Start by checking if the issue is limited to Python or affects your entire system. Run a quick test with curl in your terminal:

curl -I https://google.com

If you see a HTTP/2 200 response, your macOS network stack is healthy. The problem is isolated to Python's internal SSL module. Since version 3.6, Python on macOS has bundled its own OpenSSL copy, but it doesn't automatically link it to your system's trust store to prevent permission conflicts.

Solution 1: The "One-Click" Official Fix

If you used the .pkg installer from Python.org, a small utility script is already sitting on your hard drive. This 1KB script installs the certifi package—which contains a bundle of about 150+ root certificates—and creates the symbolic link Python needs.

Open your terminal and run this command for your specific version (e.g., 3.12 or 3.13):

/Applications/Python\ 3.12/Install\ Certificates.command

Not sure which version you're running? Use this wildcard command to find and execute the script automatically:

open /Applications/Python\ 3.*/Install\ Certificates.command

Wait five seconds for the process to finish. It will update pip, install certifi, and link the certificate paths.

Solution 2: The Environment Variable Workaround

Virtual environments or Homebrew installations sometimes skip the Applications folder entirely. In these cases, you can manually point Python to a valid certificate bundle. First, ensure the certifi library is present:

pip install --upgrade certifi

Next, determine the exact path of the certificate store:

python -c "import certifi; print(certifi.where())"

This usually returns a path like .../site-packages/certifi/cacert.pem. To make this change permanent, add an environment variable to your .zshrc (the default shell for modern macOS):

echo "export SSL_CERT_FILE=$(python -c 'import certifi; print(certifi.where())')" >> ~/.zshrc
source ~/.zshrc

Verifying the Fix

Does it actually work now? Run this snippet to verify that even basic Python libraries can now negotiate an HTTPS connection:

python3 -c "import urllib.request; print(urllib.request.urlopen('https://google.com').getcode())"

If it returns 200, you're back in business. If you rely on the requests library, try this as well:

python3 -c "import requests; print(requests.get('https://google.com').status_code)"

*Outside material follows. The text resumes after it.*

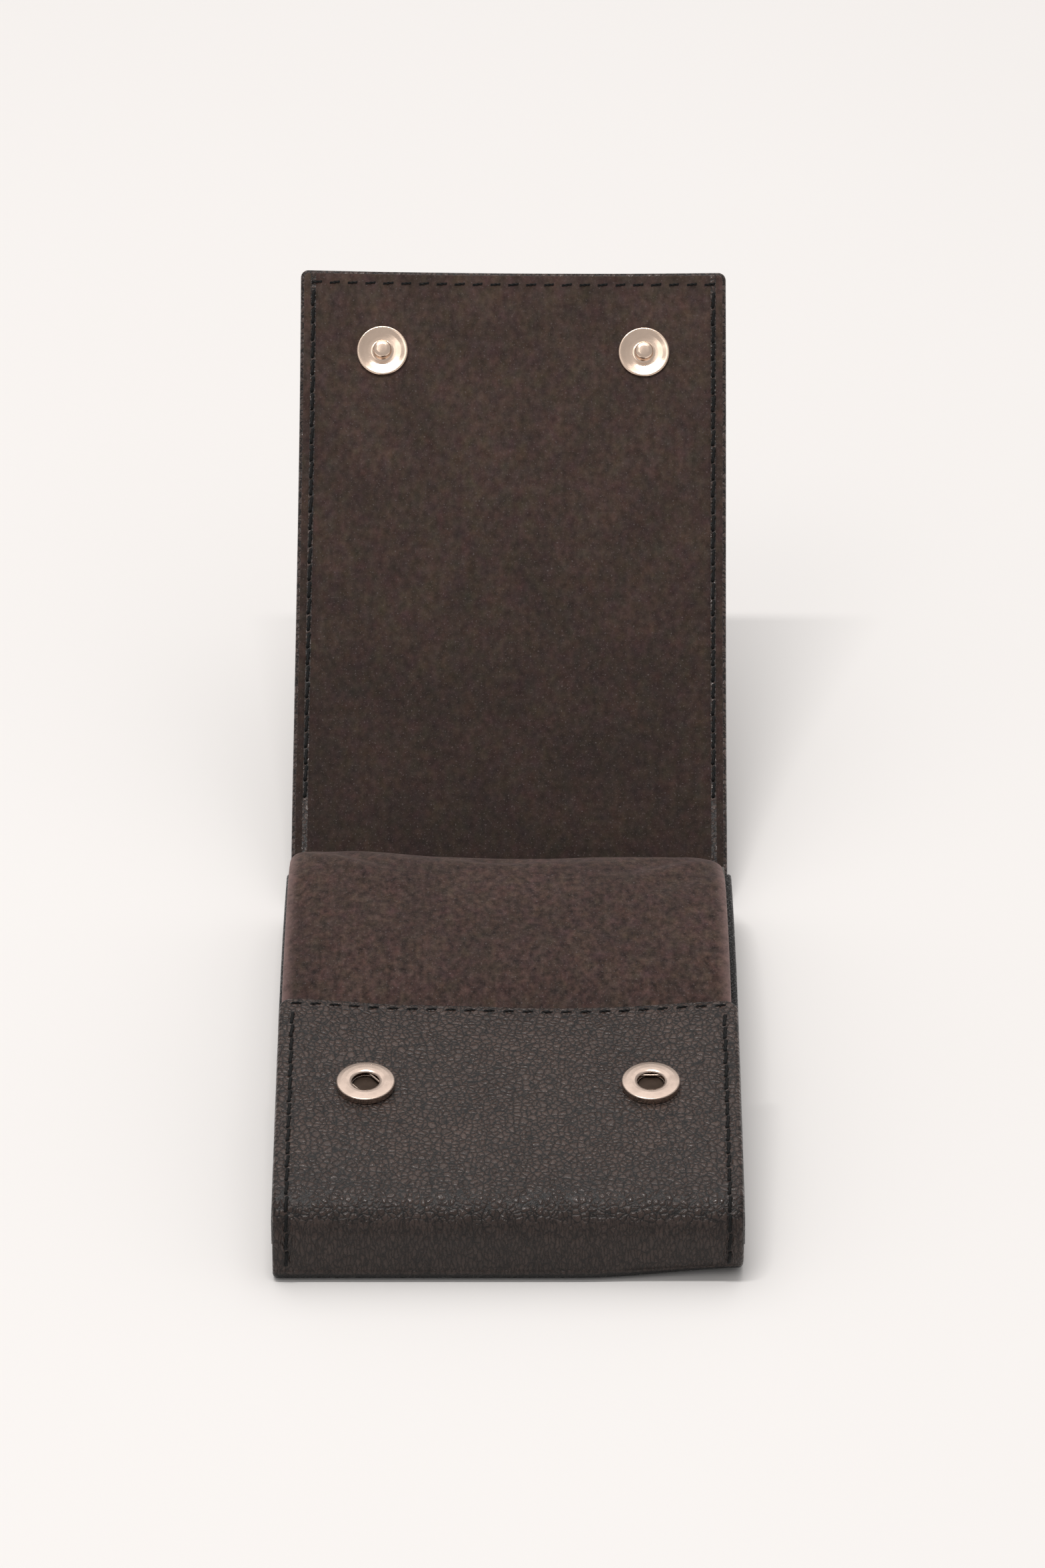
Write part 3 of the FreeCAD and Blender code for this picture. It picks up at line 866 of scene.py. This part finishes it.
# The closing flap and back wall: leather behind, suede in front
flap_rows = stations((1.2, 18, 1.5), (18, 28, 0.7), (28, flap_end, 2.0))
flap_shell = plate(
    "closing_flap_leather", on_back, flap_rows,
    HALF, (THICK, LEATHER_INSIDE), FLAP_CORNER, rim=FLAP_RIM,
)
dress(flap_shell, leather_paint, flap_paint)
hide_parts("flap_leather", "flap_board", "back_wall_leather", "back_wall_board")
flap_lining = plate(
    "closing_flap_lining", on_back, cut_short(flap_rows, flap_end - FLAP_RIM),
    HALF - FLAP_RIM, (LINING_DEPTH, 0.0), FLAP_CORNER - 0.5, groove=0.25,
)
dress(flap_lining, lining_suede)
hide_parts("flap_lining", "back_wall_lining")

flap_spots = side_spots(fold_s + 2, flap_end - 4) + cross_spots(flap_end - STITCH_INSET)
flap_thread_inside = stitches(
    "closing_flap_stitches_inside", on_back, flap_spots, THREAD_SUNK, -1,
)
flap_thread_outside = stitches(
    "closing_flap_stitches_outside", on_back,
    side_spots(2, fold_s - 1) + flap_spots, THICK - OUTSIDE_THREAD_SUNK, 1,
)
dress(flap_thread_inside, black_thread)
dress(flap_thread_outside, black_thread)
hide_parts("flap_stitching")
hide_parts("back_wall_stitching")
for piece, slot in (
    (flap_shell, "leather"), (flap_lining, "suede_lining"),
    (flap_thread_inside, "thread"), (flap_thread_outside, "thread"),
):
    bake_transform(piece)

# The back half of the base, which turns up into the back wall
root_end = BACK_Y + 1.5 + 1.6
root_rows = stations((0, 70, 5.0), (70, root_end, 0.8))
root_shell = plate("base_back_leather", on_root, root_rows, HALF, (THICK, LEATHER_INSIDE), rim=RIM)
root_lining = plate("base_back_lining", on_root, root_rows, HALF - RIM, (LINING_DEPTH, 0.0))
dress(root_shell, leather_paint, paint)
dress(root_lining, lining_suede)
for piece, slot in ((root_shell, "leather"), (root_lining, "suede_lining")):
    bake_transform(piece)

# The front half of the base, which turns up into the front wall
wall_seam = wall_start + 0.4
outer_depths = (0.0, THICK - LEATHER_INSIDE)
inner_depths = (THICK - LINING_DEPTH, THICK)
base_rows = stations(
    (BACK_Y, BASE_RUN - 12, 5.0), (BASE_RUN - 12, BASE_RUN, 1.5), (BASE_RUN, wall_seam, 0.5),
)
base_shell = plate("base_front_leather", on_front, base_rows, HALF, outer_depths, rim=RIM)
base_lining = plate("base_front_lining", on_front, base_rows, HALF - RIM, inner_depths)
dress(base_shell, edge_leather_painted_shadow, paint)
dress(base_lining, lining_suede)
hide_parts("base_leather", "base_board")
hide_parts("base_lining")
for piece, slot in ((base_shell, "leather"), (base_lining, "suede_lining")):
    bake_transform(piece)

# The front wall and front flap
front_rows = stations(
    (wall_seam, top_bend_start, 0.8), (top_bend_start, top_bend_end, 0.5), (top_bend_end, front_end, 1.6),
)
front_shell = plate(
    "front_leather", on_front, front_rows, HALF, outer_depths, FRONT_FLAP_CORNER, rim=RIM,
)
front_lining = plate(
    "front_lining", on_front, cut_short(front_rows, front_end - RIM),
    HALF - RIM, inner_depths, FRONT_FLAP_CORNER - 0.8,
)
dress(front_shell, front_paint, paint)
dress(front_lining, lining_suede)
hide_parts("front_wall_leather", "front_wall_board", "front_flap_leather", "front_flap_board")
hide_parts("front_wall_lining", "front_flap_lining")
front_thread = stitches(
    "front_stitches", on_front,
    side_spots(wall_start, front_end - 4) + cross_spots(front_end - TOP_ROW_INSET),
    THREAD_SUNK, -1,
)
dress(front_thread, black_thread)
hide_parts("front_wall_stitching", "front_flap_stitching")
for piece, slot in ((front_shell, "leather"), (front_lining, "suede_lining"), (front_thread, "thread")):
    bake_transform(piece)

# ---------------------------------------------------------------- snap fasteners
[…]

Best Practices for the Future

Relying on defaults can be tricky when moving between Windows, Linux, and macOS.

Keep these rules in mind:

  • Post-Install Habits: Always run Install Certificates.command immediately after installing a new Python version on macOS.
  • Virtual Environments: Each environment might need its own certifi installation if it's isolated from system site-packages.
  • Avoid the "Verify=False" Trap: Never bypass this error using verify=False or ssl._create_unverified_context() in a production app. It disables encryption verification, leaving your data wide open to Man-In-The-Middle (MITM) attacks.